Set exercise — Scan the data below for the string "materials". Show every line where it turns up.

>>>>>

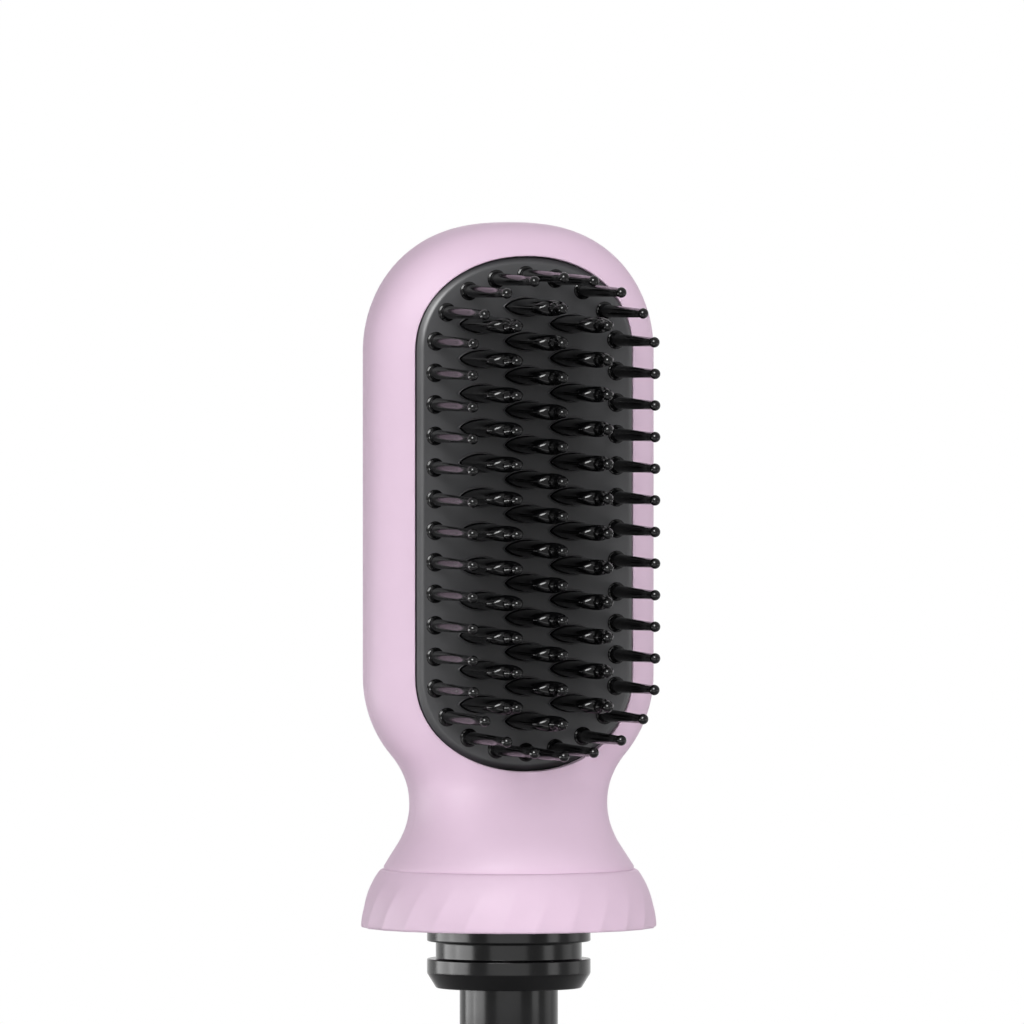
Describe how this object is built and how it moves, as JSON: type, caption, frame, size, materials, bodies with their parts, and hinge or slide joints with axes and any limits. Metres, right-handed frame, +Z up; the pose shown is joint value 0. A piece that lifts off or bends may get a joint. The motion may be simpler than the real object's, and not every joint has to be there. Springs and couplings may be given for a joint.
{
  "type": "hair multi-styler heated brush head",
  "caption": "Heated brush head for a multi-styler: oval field of fins and ball-tipped bristles in a pink shell, with a fluted twist lock ring and a black plug.",
  "frame": {"origin": "on the stem's axis at its lower end", "axes": "+Z up the stem to the head's top, -Y the side the bristles point to, +X to the right seen from there"},
  "size_m": [0.0654, 0.0691, 0.1916],
  "materials": {
    "pink_shell": "satin lilac-pink plastic",
    "pink_ring": "satin lilac-pink plastic",
    "spring_steel": "ground spring steel",
    "steel_pins": "ground steel",
    "black_plug": "semi-gloss black plastic",
    "screws": "zinc-plated steel",
    "black_tube": "semi-gloss black plastic",
    "block_plastic": "moulded insulating plastic",
    "contact_brass": "plated contact brass",
    "grommet_rubber": "moulded rubber",
    "black_plate": "satin black heat-resistant plastic",
    "bristle_nylon": "satin black nylon",
    "coated_aluminium": "gloss black ceramic coat on aluminium",
    "mica_sheet": "pressed mica sheet",
    "copper_strip": "rolled copper strip",
    "ceramic_cells": "fired ceramic",
    "clamp_steel": "rolled spring steel",
    "cutout_case": "pressed brass case",
    "sensor_resin": "dark resin",
    "red_lead": "red silicone insulation",
    "white_lead": "white silicone insulation",
    "tie_nylon": "natural nylon"
  },
  "bodies": {
    "head": {"front_shell": "pink_shell", "rear_shell": "pink_shell", "ring_retainer": "spring_steel", "wave_washer": "spring_steel", "stop_pins": "steel_pins", "plug_body": "black_plug", "plug_screws": "screws", "stem_tube": "black_tube", "contact_block": "block_plastic", "contact_pins": "contact_brass", "grommet": "grommet_rubber", "bristle_plate": "black_plate", "plate_screws": "screws", "edge_bristles": "bristle_nylon", "comb_base": "coated_aluminium", "heat_fins": "coated_aluminium", "fin_tips": "bristle_nylon", "insulation_sheets": "mica_sheet", "electrodes": "copper_strip", "heater_cells": "ceramic_cells", "clamp_plate": "clamp_steel", "clamp_screws": "screws", "thermal_cutout": "cutout_case", "temperature_sensor": "sensor_resin", "power_leads": "red_lead", "sensor_leads": "white_lead", "lead_tie": "tie_nylon"},
    "collar": {"lock_ring": "pink_ring"}
  },
  "joints": [
    {"name": "lock_ring_twist", "type": "hinge", "parent": "head", "child": "collar", "pos_m": [0, 0, 0.0494], "axis": [0, 0, 1], "range_deg": [0, 30]}
  ]
}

<<<<<

The reply —
Describe how this object is built and how it moves, as JSON: type, caption, frame, size, materials, bodies with their parts, and hinge or slide joints with axes and any limits. Metres, right-handed frame, +Z up; the pose shown is joint value 0. A piece that lifts off or bends may get a joint. The motion may be simpler than the real object's, and not every joint has to be there. Springs and couplings may be given for a joint.
  "materials": {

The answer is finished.